Automata and Strings

Question

Can anyone help me with this exercise ? L = {w | w ends with a and does not contain bb} I do not know what I am doing wrong... I have tried creating a automato that contains bb and then changing it so it does not contain it , but then the a problem occurs ,like how am I suppose to make the string always end with a,any help would be appreciated (sorry for my English)

Answer 1

You are on the right track with trying to have a plan for this that involves starting with simple steps. Here is probably where you would have ended up had you give it some thought and written down the steps:

• Make a DFA M1 for all strings containing bb
• Make a DFA M2 for all strings not containing bb by changing M1
• Make a DFA M3 for all strings ending with a
• Make a DFA M4 for all strings ending with a and not containing bb by combining M2 and M3

This plan works fine. We can start with M1. We need an initial state, a state to recognize we have seen one b, and a state to recognize we have seen two b in a row. That last state will be accepting.
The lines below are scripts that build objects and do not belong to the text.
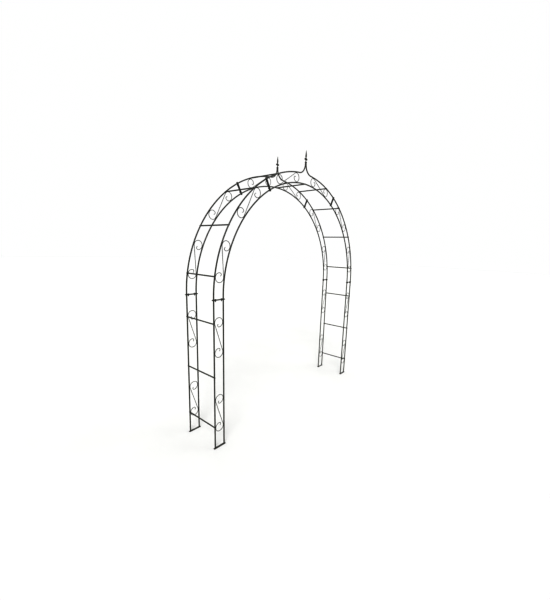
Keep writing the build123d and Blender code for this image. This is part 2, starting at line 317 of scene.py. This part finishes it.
def leg_rod(radius, screws):
    """Straight upright from the foot bar to the underside of the splice bar."""
    length = joint_z - 2 * bar_thickness
    return rod((-radius, bar_thickness), math.pi / 2, [(length, 0)],
               [height - bar_thickness for height in screws])


def curve_rod(radius, screws):
    """Stub above the splice bar, then the arc up to the apex joint's lower bar."""
    stub = SPRING_RISE - bar_thickness
    bend = radius * APEX_JOINT - bar_thickness
    return rod((-radius, joint_z + bar_thickness), math.pi / 2,
               [(stub, 0), (bend, -1 / radius)],
               [stub + radius * angle for angle in screws])


def apex_outer_rod():
    """Arc from the apex joint, the ogee's reverse bend, then a stub at the finial."""
    ogee_x = rod_r + OGEE_R
    ogee_angle = math.acos(ogee_x / (outer_r + OGEE_R))
    start_angle = APEX_JOINT + bar_thickness / outer_r
    start = arch_point(outer_r, start_angle)
    ogee_z = spring_z + (outer_r + OGEE_R) * math.sin(ogee_angle)
    return rod(start, math.pi / 2 - start_angle,
               [(outer_r * (ogee_angle - start_angle), -1 / outer_r),
                (OGEE_R * ogee_angle, 1 / OGEE_R), (finial_base - ogee_z, 0)],
               [outer_r * (shoulder_screw - start_angle)], spacing=OGEE_SPACING)


def apex_inner_rod():
    """Arc over the crown, from one apex joint to the other."""
    start_angle = APEX_JOINT + bar_thickness / inner_r
    start = arch_point(inner_r, start_angle)
    length = inner_r * (math.pi - 2 * start_angle)
    return rod(start, math.pi / 2 - start_angle, [(length, -1 / inner_r)], [length / 2])


section_rods = {"leg_outer_rod": leg_rod(outer_r, leg_screws),
                "leg_inner_rod": leg_rod(inner_r, []),
                "curve_outer_rod": curve_rod(outer_r, curve_screws),
                "curve_inner_rod": curve_rod(inner_r, [])}
for which in FRAMES:
    for side in SIDES:
        for section, rings in section_rods.items():
            node = f"{which}_{side}_{section}"
            make(f"coated_{node}", [skin(stand(rings, side, which))], rod_coat,
                 "frame_powder_coat", node)
        node = f"{which}_apex_{side}_outer_rod"
        make(f"coated_{node}", [skin(stand(apex_outer_rod(), side, which))], rod_coat,
             "frame_powder_coat", node)
    node = f"{which}_apex_inner_rod"
    make(f"coated_{node}", [skin(stand(apex_inner_rod(), "left", which))], rod_coat,
         "frame_powder_coat", node)

# ---- Foot bars and splice bars -----------------------------------------------
# Flat mild-steel bar, sawn to length with its corners ground round, welded across
# the two rods of a section.  Splice bars meet face to face and are bolted through
# two holes; foot bars stand on the ground and have two holes for ground pegs.

BAR_CORNER = 2.0
BAR_EDGE = 0.4
SPLICE_HOLE_R, SPLICE_HOLE_X = 3.3, 27.0
PEG_HOLE_R, PEG_HOLE_X = 3.5, 22.0
TINY = 1e-6                  # under any real distance here, so it stands for nought

bar_low, bar_high = box_mm("front_left_leg_foot_bar")
bar_reach = (bar_high[0] - bar_low[0]) / 2
bar_half_depth = (bar_high[1] - bar_low[1]) / 2


def seat(local, place, angle=0.0):
    """Points given as (outwards, deep, along the band) put at a place on the arch."""
    out, deep, up_band = np.moveaxis(np.asarray(local, float), -1, 0)
    x = place[0] - out * math.cos(angle) + up_band * math.sin(angle)
    z = place[1] + out * math.sin(angle) + up_band * math.cos(angle)
    return np.stack([x, deep, z], -1)


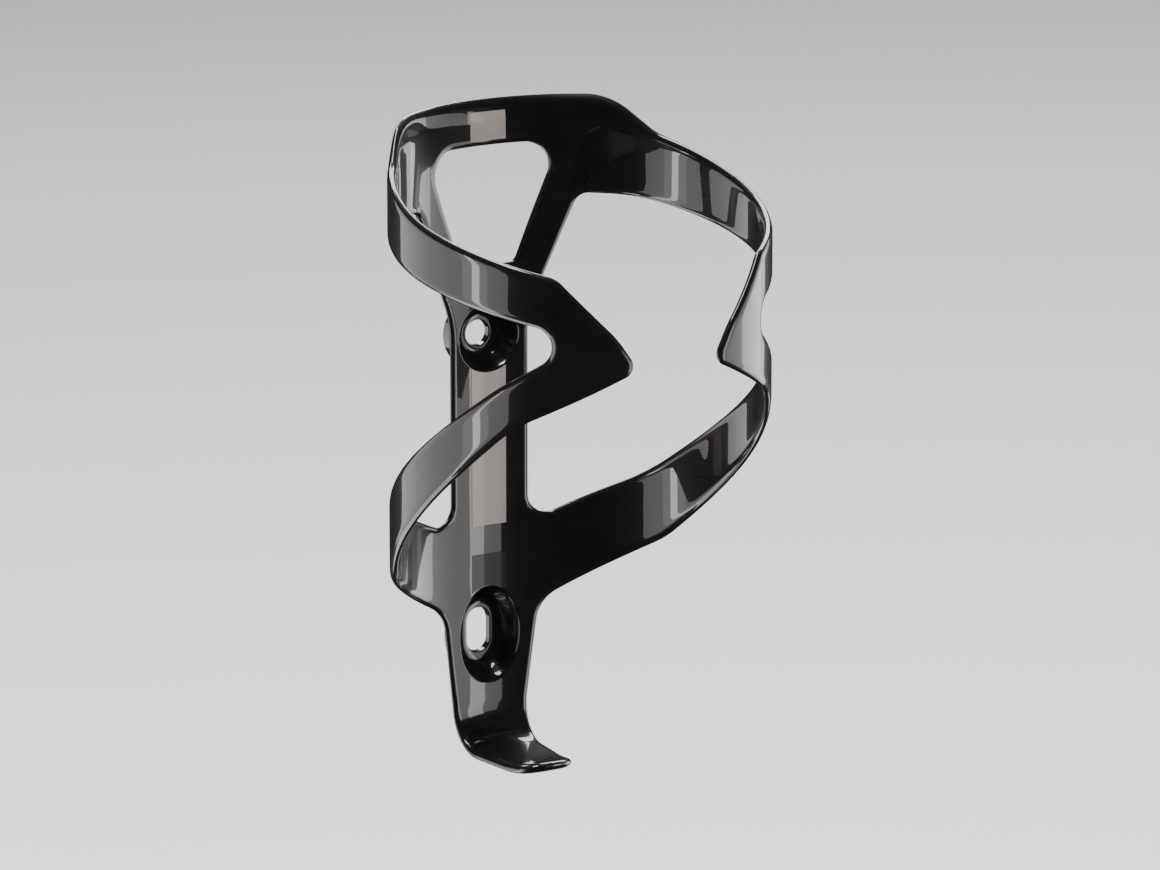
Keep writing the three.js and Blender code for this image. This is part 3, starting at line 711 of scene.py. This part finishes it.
# ---------------------------------------------------------------- neck
# Below the yoke the neck carries the slotted lower bolt cup and narrows to the bend of the foot.
LOWER_TRAVEL = 0.0032  # the lower cup is drawn out by this, up and down
NECK_HALF = 0.0089
NECK_FOOT = LOWER_BOLT - 0.0144
NECK_COLUMNS = 60
neck_foot = level_cut(NECK_HALF, NECK_FOOT)
neck_side = outer_edge.between(neck_top[-1], near(NECK_HALF, NECK_FOOT), NECK_COLUMNS)
top_run = straight(neck_top)
neck_right = [turned_round(neck_side), turned_round(top_run)]
neck_left = [left_of(run) for run in neck_right[::-1]]
neck_loop, neck_along = joined(straight(neck_foot), *neck_right, *neck_left)
neck_grid, lower_ring = ring_grid(neck_loop, neck_along, LOWER_BOLT, LOWER_TRAVEL)
neck = shell("neck_beam", [neck_grid], thickness=bossed(LOWER_BOLT, LOWER_TRAVEL))
fit(neck, carbon, "clear_coated_carbon", "neck")

# ---------------------------------------------------------------- foot
# The neck bends forward into a tongue that the bottle stands on. It flattens as it bends, narrows to a
# rounded end, and the end turns up a little to hold the bottle's base.
FOOT_BEND = 0.008  # inner radius of the bend
FOOT_FLAT = 0.018  # bend to tip
FOOT_THICKNESS = 0.0023
FOOT_EDGE = 0.0021  # thickness of the tongue's rounded sides
FOOT_TIP_HALF = 0.0062
FOOT_LIP = 0.0014  # rise of the tip
TIP_ROUND = 0.0055
FOOT_COLUMNS = 90
TIP_COLUMNS = 60
BEND_LENGTH = FOOT_BEND * np.pi / 2
FOOT_LENGTH = BEND_LENGTH + FOOT_FLAT
foot_edge = Edge(  # distance from the middle, and length along the foot from the neck
    (NECK_HALF, 0),
    (0.0083, 0.35 * FOOT_LENGTH, 0.050),
    (FOOT_TIP_HALF, FOOT_LENGTH, TIP_ROUND),
    (0, FOOT_LENGTH + 0.0004),
)


def foot_gap(points):
    """Distance from the foot's free edge."""
    gap = foot_edge.distance(np.stack([np.abs(points[..., 0]), points[..., 1]], -1))
    return np.where(gap < ON_EDGE, 0, gap)


def foot_nose(points):
    """Half the thickness at the foot's edge, which grows from the neck's to nearly all of the tongue's."""
    return (SPINE_EDGE + (FOOT_EDGE - SPINE_EDGE) * smooth(points[..., 1], 0, BEND_LENGTH)) / 2


def foot_thick(points):
    """Depths of the foot's faces: round noses at the edge, and a middle that thins from the neck's swollen
    back to the flat tongue as the bend goes round."""
    gap, a = foot_gap(points), foot_nose(points)
    bent = smooth(points[:, 1], 0, BEND_LENGTH)
    half = nose(gap, a)
    middle = SPINE_DEPTH * (1 - bent) + FOOT_THICKNESS * bent - 2 * a
    return a - half, a + half + middle * smooth(gap - a, 0, SWELL_WIDTH), gap == 0


def foot_roll(points, depth):
    """The foot's plane carried along its path: down the wall, round a quarter bend and forward, with the
    wall's roundness fading out and the last half of the flat rising as a square law."""
    x, length = points[:, 0], points[:, 1]
    turn = np.minimum(length / FOOT_BEND, np.pi / 2)
    ahead = np.maximum(length - BEND_LENGTH, 0)
    lift = FOOT_LIP * np.maximum((ahead / FOOT_FLAT - 0.5) * 2, 0) ** 2
    crown = 1 - smooth(length, 0, BEND_LENGTH)
    angle = x / BORE
    rolled_x = (BORE + depth) * np.sin(angle)
    sag = depth - ((BORE + depth) * np.cos(angle) - BORE)
    out = depth - crown * sag
    return np.stack([
        x + crown * (rolled_x - x),
        BORE - AXIS_TO_FRAME - FOOT_BEND * (1 - np.cos(turn)) - ahead + out * np.cos(turn),
        NECK_FOOT - FOOT_BEND * np.sin(turn) + lift - out * np.sin(turn),
    ], -1)


TIP_START = near(0.007, FOOT_LENGTH - 0.0075)  # the tip's rows fan out from the middle of the cut here
foot_side = foot_edge.between(near(NECK_HALF, 0), TIP_START, FOOT_COLUMNS)
tongue = rows(foot_side[0] * (-1, 1), foot_side[1] * (-1, 1), *foot_side, radius=foot_nose)
tip_run = foot_edge.between(foot_side[0][-1], foot_edge.samples[-1], TIP_COLUMNS)
heart_row = tongue[-1][HALF_ROWS:]
spread = (heart_row[:, 0] / heart_row[-1, 0])[None, :, None]
heart = near(0, foot_side[0][-1][1])
tip_half = heart + (tip_run[0][:, None] - heart) * spread
foot = shell("bottle_rest", [tongue, tip_half, mirrored(tip_half)], foot_roll, foot_thick)
fit(foot, carbon, "clear_coated_carbon", "bottle_foot")

# ---------------------------------------------------------------- bolt cups
# A smooth bowl for an M5 bolt head, with a clearance hole through its floor and a round boss behind that
# meets the frame. The upper one is round, and the lower one is a slot that takes up the bolts' spacing.
HOLE = 0.00275
SLOT_TRAVEL = 0.00205
SEAT = 0.0044  # wall's inner face to the floor of the bowl
BOWL_START = 0.05  # share of the bowl's curve that the hole cuts away
BOWL_WIDTH = 0.85  # from 0 to 1, a wider floor and a tighter rim
BOWL_ROWS = 48
BREAK = 0.0002  # broken corners of the hole
BOSS_ROUND = 0.0008
BOSS_ROWS = 8


def bolt_cup(name, ring, height, hole_travel, ring_travel):
    """A closed profile carried round the ring's own points. The bowl's outlines pass evenly from the ring in
    to the hole, while y goes from the rolled wall to the floor as 3t^2 - 2t^3 of a curve of that way."""
    ring = along_bolt(ring[:-1], height)
    slide = np.clip(ring[:, 1] / ring_travel, -1, 1) if ring_travel else np.zeros(len(ring))
    out = ring - np.stack([np.zeros(len(ring)), slide * ring_travel], -1)
    out /= np.linalg.norm(out, axis=1, keepdims=True)
    slot = np.stack([np.zeros(len(ring)), slide * hole_travel], -1)

    inward = np.linspace(0, 1, BOWL_ROWS + 1)[:, None]
    quarter = np.linspace(0, np.pi / 2, BOSS_ROWS + 1)
    seat_y = BORE - AXIS_TO_FRAME + SEAT
    outlines = [ring * (1 - t) + (slot + (HOLE + BREAK) * out) * t for t in inward]
    outlines += [slot + radius * out for radius in (HOLE, HOLE, HOLE + BREAK)]
    outlines += [ring * (1 - BOSS_ROUND * (1 - np.sin(q)) / CUP_RING) for q in quarter]
    x, z = np.moveaxis(np.array(outlines), -1, 0)
    z = z + height
    wall_y = np.sqrt(BORE**2 - x**2) - AXIS_TO_FRAME
    curve = (1 - inward) * (1 - BOWL_WIDTH * inward)
    way = 1 - smooth(BOWL_START + (1 - BOWL_START) * curve, 0, 1)
    count = len(inward)
    rest = np.concatenate([[seat_y + BREAK, -BREAK, 0], -BOSS_ROUND * (1 - np.cos(quarter))])[:, None]
    y = np.vstack([wall_y[:count] * (1 - way) + seat_y * way, np.broadcast_to(rest, x[count:].shape)])
    vertices = np.stack([x, y, z], -1).reshape(-1, 3)
    index = np.arange(x.size).reshape(x.shape)
    index = np.pad(index, ((0, 1), (0, 1)), mode="wrap")
    gap = np.full(len(vertices), EDGE_REACH)
    return make_mesh(name, vertices, [quads_of(index)], vertices[:, [0, 2]], gap)


for name, node, ring, height, hole_travel, ring_travel in (
    ("upper_cup", "upper_bolt_cup", upper_ring, UPPER_BOLT, 0, 0),
    ("lower_cup", "lower_bolt_cup", lower_ring, LOWER_BOLT, SLOT_TRAVEL, LOWER_TRAVEL),
):
    fit(bolt_cup(name, ring, height, hole_travel, ring_travel), carbon, "clear_coated_carbon", node)

# ---------------------------------------------------------------- foils
# Thin printed foils with little coat over them: a plain light square over the window, a long light stripe
# down the spine from the upper cup, and a short dark grey one between the yoke and the lower cup.
FOIL = 0.00004
FOIL_LIFT = 0.00003
STRIPE_HALF = 0.0041
BADGE_HALF = 0.0042
BADGE = (WINDOW_TOP + 0.0012, WINDOW_TOP + 0.0072)
STRIPE_FOOT = LOWER_BOLT + 0.0238
SHORT_STRIPE_TOP = LOWER_BOLT + 0.0176
FOIL_ROWS = 40


def printed_foil(name, colour, flake):
    """A dull printed foil with little coat over it: fine flake noise shifts its tone and its roughness."""
    material = bpy.data.materials.new(name)
    material.use_nodes = True
    nodes, links = material.node_tree.nodes, material.node_tree.links
    shader = nodes["Principled BSDF"]
    shader.inputs["Specular IOR Level"].default_value = 0.12
    shader.inputs["Coat Weight"].default_value = 0.3
    shader.inputs["Coat Roughness"].default_value = 0.05
    place = nodes.new("ShaderNodeTexCoord")
    noise = nodes.new("ShaderNodeTexNoise")
    noise.inputs["Scale"].default_value = 2400.0
    noise.inputs["Detail"].default_value = 3.0
    links.new(place.outputs["Object"], noise.inputs["Vector"])
    tone = nodes.new("ShaderNodeValToRGB")
    tone.color_ramp.elements[0].color = (*[c * (1 - flake) for c in colour], 1)
    tone.color_ramp.elements[1].color = (*[c * (1 + flake) for c in colour], 1)
    links.new(noise.outputs["Fac"], tone.inputs["Fac"])
    links.new(tone.outputs["Color"], shader.inputs["Base Color"])
    rough = nodes.new("ShaderNodeMapRange")
    rough.inputs["To Min"].default_value = 0.38
    rough.inputs["To Max"].default_value = 0.55
    links.new(noise.outputs["Fac"], rough.inputs["Value"])
    links.new(rough.outputs["Result"], shader.inputs["Roughness"])
    return material


def foil(name, half, low, high, material, slot, node):
    """A thin closed sheet on the wall's inner face, between two curves low(x) and high(x)."""
    x = np.linspace(-half, half, FOIL_ROWS + 1)
    share = np.linspace(0, 1, FOIL_ROWS + 1)[:, None]
    z = low(x) * (1 - share) + high(x) * share
    grid = np.stack([np.broadcast_to(x, z.shape), z], -1)

    def depths(points):
        """The sheet floats a hair's breadth inside the wall."""
        top = np.full(len(points), -FOIL_LIFT - FOIL)
        return top, top + FOIL, np.zeros(len(points), bool)

    fit(shell(name, [grid], thickness=depths), material, slot, node)


def level_at(z):
    """A level end."""
    return lambda x: np.full_like(x, z)


silver = printed_foil("silver_print", (0.160, 0.148, 0.137), 0.10)
grey = printed_foil("grey_print", (0.0075, 0.0072, 0.0068), 0.12)
foil(
    "window_badge", BADGE_HALF, level_at(BADGE[0]), level_at(BADGE[1]),
    silver, "silver_foil", "hoop_badge",
)
foil(
    "long_stripe", STRIPE_HALF, level_at(STRIPE_FOOT), lambda x: UPPER_BOLT - np.sqrt(CUP_RING**2 - x**2),
    silver, "silver_foil", "spine_stripe",
)
foil(
    "grey_stripe", STRIPE_HALF, lambda x: LOWER_BOLT + LOWER_TRAVEL + np.sqrt(CUP_RING**2 - x**2),
    level_at(SHORT_STRIPE_TOP), grey, "grey_foil", "short_stripe",
)

# ---------------------------------------------------------------- studio
# The cage hangs in free air over a plain pale floor, between tall soft boxes left and right of the camera,
# each with a brighter tube in front of it. Boxes overhead and low down draw its edges, and a wash that the
# gloss doesn't mirror lights the floor.
FLOOR = -1.20
FLOOR_RADIUS = 12.0
FLOOR_SIDES = 128
CAMERA = Vector((-0.6976, -1.2023, 0.3542))
TARGET = Vector((0, -AXIS_TO_FRAME, 0.0189))

turns = np.linspace(0, 2 * np.pi, FLOOR_SIDES, endpoint=False)
floor_x, floor_y = FLOOR_RADIUS * np.cos(turns), FLOOR_RADIUS * np.sin(turns)
floor_rim = np.stack([floor_x, floor_y, np.full(FLOOR_SIDES, FLOOR)], 1)
disc = bpy.data.meshes.new("floor")
disc.from_pydata(floor_rim.tolist(), [], [list(range(FLOOR_SIDES))])
floor = bpy.data.objects.new("floor", disc)
bpy.context.scene.collection.objects.link(floor)
floor.visible_glossy = False
paper = bpy.data.materials.new("pale_paper")
paper.use_nodes = True
paper_shader = paper.node_tree.nodes["Principled BSDF"]
paper_shader.inputs["Base Color"].default_value = (0.80, 0.79, 0.78, 1)
paper_shader.inputs["Roughness"].default_value = 0.9
disc.materials.append(paper)
floor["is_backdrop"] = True

camera_data = bpy.data.cameras.new("camera")
camera_data.sensor_width = 36
camera_data.lens = 212.7
camera_data.clip_end = 50
camera = bpy.data.objects.new("camera", camera_data)
camera.location = CAMERA
camera.rotation_euler = (TARGET - CAMERA).to_track_quat("-Z", "Y").to_euler()
bpy.context.scene.collection.objects.link(camera)
bpy.context.scene.camera = camera


def lamp(name, location, width, tall, radiance, warm=(1.0, 0.97, 0.935)):
    """A rectangular light that faces the cage. Its power is its radiance x pi x its area."""
    data = bpy.data.lights.new(name, "AREA")
    data.shape = "RECTANGLE"
    data.size, data.size_y = width, tall
    data.energy = radiance * np.pi * width * tall
    data.color = warm
    light = bpy.data.objects.new(name, data)
    light.location = location
    light.rotation_euler = (TARGET - light.location).to_track_quat("-Z", "Y").to_euler()
    bpy.context.scene.collection.objects.link(light)
    light.visible_camera = False
    return light


def soft_box(name, bearings, distance, low, high, radiance):
    """An upright box that spans two bearings, left (+) or right (-) of the camera as the cage sees them."""
    ahead = np.arctan2(CAMERA.y - TARGET.y, CAMERA.x - TARGET.x) - np.radians(sum(bearings) / 2)
    width = 2 * distance * np.tan(np.radians(abs(bearings[1] - bearings[0]) / 2))
    middle = (distance * np.cos(ahead), TARGET.y + distance * np.sin(ahead), (low + high) / 2)
    return lamp(name, middle, width, high - low, radiance)


BOX_LOW, BOX_HIGH = -0.80, 0.30
soft_box("left_box", (43, 134), 1.25, BOX_LOW, BOX_HIGH, 1.9)
soft_box("left_glow", (56, 73), 1.15, BOX_LOW, BOX_HIGH, 0.9)
soft_box("left_tube", (61.5, 66.5), 1.10, BOX_LOW, BOX_HIGH, 7)
soft_box("right_box", (-54, -137), 1.25, BOX_LOW, BOX_HIGH, 1.8)
soft_box("right_tube", (-66, -77), 1.10, BOX_LOW, BOX_HIGH, 3.8)
soft_box("rear_right_box", (-112, -144), 1.10, BOX_LOW, BOX_HIGH, 2.6)
for light in (
    soft_box("low_left_box", (60, 130), 0.60, -1.05, -0.45, 5),
    lamp("overhead_box", (-0.2, 0.1, 1.40), 1.3, 0.3, 26),
    lamp("back_top_box", (0.62, 0.98, 0.95), 1.8, 0.6, 10),
):
    light.visible_diffuse = False  # they only draw the bright lines along the edges
wash = lamp("floor_wash", (0, 0, 3.0), 10.0, 10.0, 4.6)
wash.visible_glossy = False

world = bpy.data.worlds.new("room")
world.use_nodes = True
room_light = world.node_tree.nodes["Background"]
room_light.inputs["Color"].default_value = (0.035, 0.035, 0.035, 1)
room_light.inputs["Strength"].default_value = 1.0
bpy.context.scene.world = world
The DFA would look something like:

M1
      /-\
      | | a
      V /
----->q0--b-->q1--b-->[q2]<----\
       ^      /          |     |
       \--a--/           \-a,b-/

To get M2, we can use a construction which says that given a DFA for L, a DFA for the complement of L can be obtained by switching all accepting states to non-accepting, and vice versa:

M2
       /-\
       | | a
       V /
----->[q0]--b-->[q1]--b-->q2<----\
        ^        /         |     |
        \---a---/          \-a,b-/

For M3, we need to move to an accepting state whenever we see an a, and we need to move away whenever we see a b:

M3
       /---b---\
       |       |
       V       |
----->q3--a-->[q4]<-\
     / ^        |   |
     \b/        \-a-/

For M4, we can use the Cartesian product machine construction by creating a DFA for every pair (qA, qB) of states qA from M2 and qB from M3. We will get 3 x 2 = 6 states:

M4
               /a\
               V |
----->q03--a-->q04
       |       ^ |
       b       | |
       |  /-a--/ |
       V /       /
      q13<---b--/
       |
       b       /-a-\
       |       |   |
       V       V  /
   /->q23--a-->q24
 b |  | ^      |
   \--/ |      |
        \---b--/

It looks like q14 can't actually be reached, so we don't need to include it in the DFA. The states that will be accepting are those that correspond to pairs of states where both states in the pair are accepting. The reason for this is that the connective is "and", i.e., both conditions must simultaneously be true.